En la categoría de factores no modificables se incluyen la edad y los antecedentes familiares. Estos parámetros, aunque inevitables, orientan la vigilancia y la periodicidad de los chequeos clínicos.
Detección temprana y vigilancia clínica
El seguimiento médico periódico constituye la primera línea de defensa frente a las enfermedades cardiovasculares. El dolor o molestia en el pecho que se irradia hacia la mandíbula, el cuello o la espalda se reconoce como un síntoma cardinal de infarto de miocardio. No obstante, muchos casos no presentan señales evidentes, lo que refuerza la importancia de las evaluaciones de rutina.
Los exámenes de laboratorio, en particular el perfil lipídico, permiten establecer el estado de riesgo mediante la medición de colesterol total, HDL, LDL y triglicéridos. En paralelo, pruebas como el electrocardiograma o la prueba de esfuerzo facilitan la identificación de alteraciones funcionales que no siempre se manifiestan en reposo.
La incorporación de tecnologías más recientes, como el Score de Calcio coronario, amplía la capacidad predictiva, ofreciendo una visión del grado de aterosclerosis subclínica.

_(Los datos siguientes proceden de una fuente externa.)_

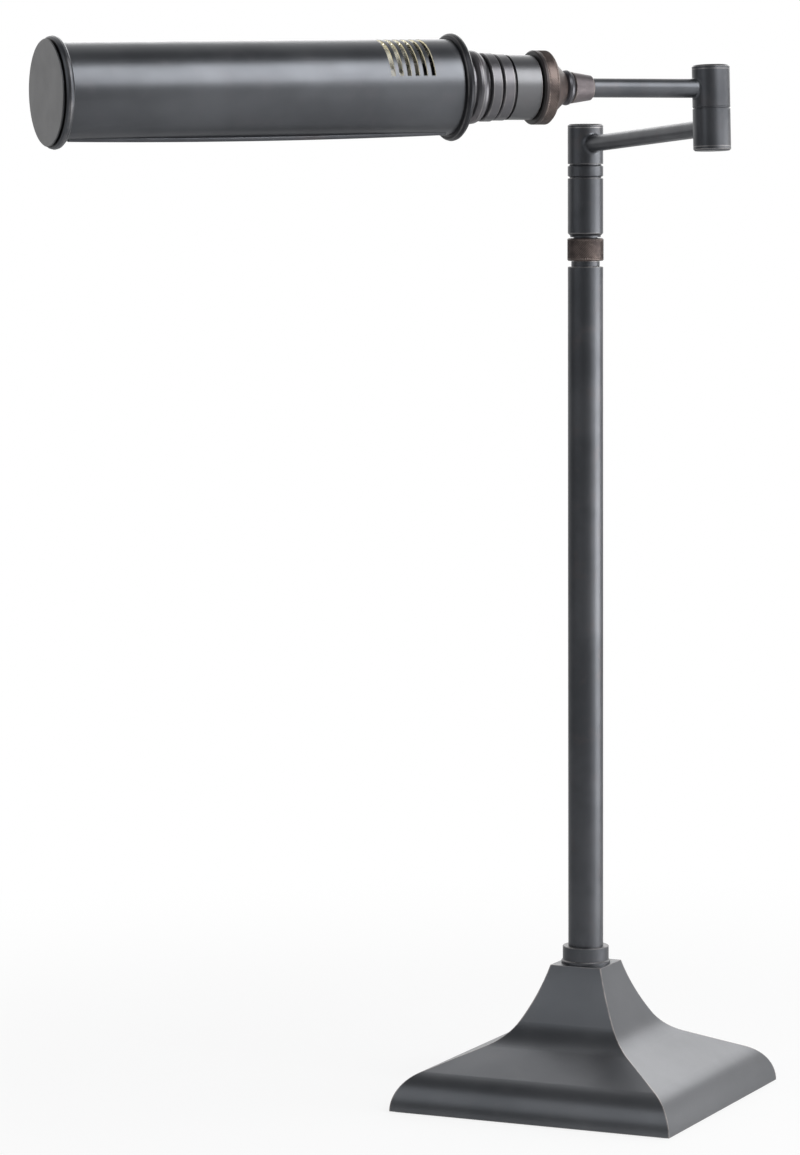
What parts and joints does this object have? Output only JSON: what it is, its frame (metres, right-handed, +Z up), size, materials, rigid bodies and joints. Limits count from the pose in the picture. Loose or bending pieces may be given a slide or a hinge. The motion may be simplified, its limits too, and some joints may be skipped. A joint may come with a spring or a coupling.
{
  "type": "piano lamp",
  "caption": "Swing-arm piano lamp: flared square base, slim column, two hinged arms and a long tubular shade that rolls about its arm.",
  "frame": {"origin": "column axis on the underside of the base's felt", "axes": "+Z up along the column; X and Y along the sides of the square base, with the cord inlet on the +Y side; the joints' zero is the pictured pose"},
  "size_m": [0.3045, 0.5362, 0.6611],
  "materials": {
    "base_finish": "satin gunmetal patina, edges worn brighter",
    "dark_bronze": "satin black-bronze patina",
    "shade_finish": "black-bronze patina outside, bare brass inside",
    "worn_bronze": "rubbed brown bronze",
    "plain_steel": "zinc plated",
    "plate_steel": "black painted sheet",
    "cast_iron": "rough cast",
    "felt": "dark felt",
    "bush_rubber": "moulded",
    "holder_black": "moulded phenolic",
    "bare_brass": "bright",
    "bulb_metal": "bright",
    "opal_glass": "opal white"
  },
  "bodies": {
    "stand": {"felt_pad": "felt", "bottom_plate": "plate_steel", "plate_screws": "plain_steel", "base_weight": "cast_iron", "base_shell": "base_finish", "cable_bush": "bush_rubber", "tie_tube": "plain_steel", "tie_washer": "plain_steel", "tie_nut": "plain_steel", "column_collar": "dark_bronze", "column_tube": "dark_bronze", "column_top_bush": "dark_bronze", "switch_core": "dark_bronze", "post_sleeve": "dark_bronze", "swivel_ring": "dark_bronze", "swivel_spindle": "plain_steel", "swivel_spring": "plain_steel", "swivel_nut": "plain_steel"},
    "switch": {"switch_ring": "worn_bronze"},
    "lower_swing": {"swivel_head": "dark_bronze", "head_cap": "dark_bronze", "lower_arm": "dark_bronze", "elbow_lower": "dark_bronze", "elbow_lower_cap": "dark_bronze", "elbow_spindle": "plain_steel", "elbow_spring": "plain_steel", "elbow_nut": "plain_steel", "elbow_washer": "dark_bronze"},
    "upper_swing": {"elbow_upper": "dark_bronze", "elbow_upper_cap": "dark_bronze", "upper_arm": "dark_bronze", "arm_ferrule": "worn_bronze", "ferrule_bead": "dark_bronze", "shade_spindle": "plain_steel", "shade_spring": "plain_steel", "shade_nut": "plain_steel"},
    "shade": {"socket_cone": "worn_bronze", "socket_cup": "dark_bronze", "turned_collar": "dark_bronze", "shade_flange": "dark_bronze", "shade_tube": "shade_finish", "shade_end_cap": "dark_bronze", "lampholder": "holder_black", "lampholder_nipple": "plain_steel", "nipple_nut": "plain_steel", "centre_contact": "bare_brass", "bulb_cap": "bulb_metal", "bulb_glass": "opal_glass"},
    "shade_lock": {"lock_ring": "worn_bronze"}
  },
  "joints": [
    {"name": "switch_turn", "type": "hinge", "parent": "stand", "child": "switch", "pos_m": [0, 0, 0.5346], "axis": [0, 0, 1], "range_deg": [0, 90]},
    {"name": "post_swivel", "type": "hinge", "parent": "stand", "child": "lower_swing", "pos_m": [0, 0, 0.5866], "axis": [0, 0, 1], "range_deg": [-170, 170]},
    {"name": "elbow_swivel", "type": "hinge", "parent": "lower_swing", "child": "upper_swing", "pos_m": [0.12945, -0.11987, 0.61927], "axis": [-0.0364, 0.0337, 0.9988], "range_deg": [-72, 250]},
    {"name": "shade_roll", "type": "hinge", "parent": "upper_swing", "child": "shade", "pos_m": [0.06504, -0.19131, 0.63064], "axis": [-0.6652, -0.7466, 0.001], "range_deg": [-150, 150]},
    {"name": "lock_turn", "type": "hinge", "parent": "shade", "child": "shade_lock", "pos_m": [0.05533, -0.20221, 0.63065], "axis": [-0.6652, -0.7466, 0.001], "range_deg": [0, 90]}
  ]
}
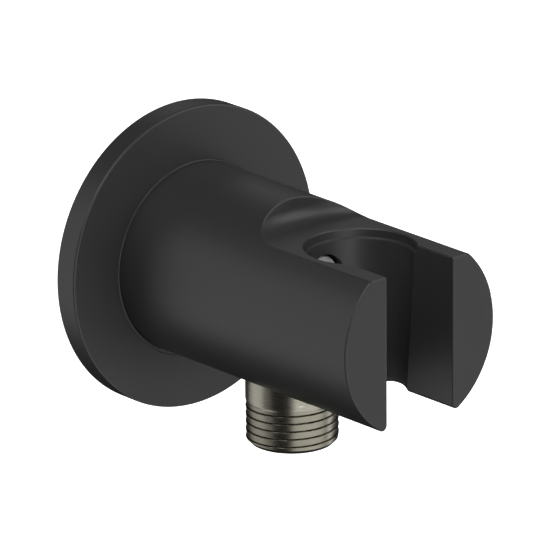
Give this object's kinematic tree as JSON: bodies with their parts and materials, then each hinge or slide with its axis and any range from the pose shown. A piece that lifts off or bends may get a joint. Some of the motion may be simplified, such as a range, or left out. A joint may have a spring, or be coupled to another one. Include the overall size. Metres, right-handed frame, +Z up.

Este tipo de herramientas, sumadas a guías de práctica clínica como el “Life’s Simple 7” de la Asociación Americana del Corazón, proporcionan criterios medibles y estandarizados para evaluar la salud cardiovascular en la población general.
La prevención como decisión estructural
El sistema cardiovascular no se deteriora de manera repentina. La progresión hacia un infarto o un accidente cerebrovascular responde a procesos acumulativos que se gestan durante años. En este sentido, la prevención no puede limitarse a acciones esporádicas, sino que debe asumirse como una estrategia estructural que combine hábitos saludables, controles clínicos periódicos y políticas de salud pública orientadas a la educación, la regulación del consumo de tabaco y alimentos ultraprocesados, así como la promoción de la actividad física.
Desde la formación en Medicina, la responsabilidad no se reduce a transmitir información, sino a transformar la manera en que las personas entienden la relación entre sus decisiones cotidianas y su futuro cardiovascular.
El Día Mundial del Corazón es una oportunidad para reiterar que la prevención y el diagnóstico temprano son recursos disponibles, efectivos y al alcance de la población si se articulan de manera correcta con los servicios de salud. Reducir la carga global de mortalidad cardiovascular depende de esa primera línea de defensa: la conciencia del riesgo y la acción preventiva.
*Médico, coordinador académico del programa de Medicina Areandina, sede Valledupar.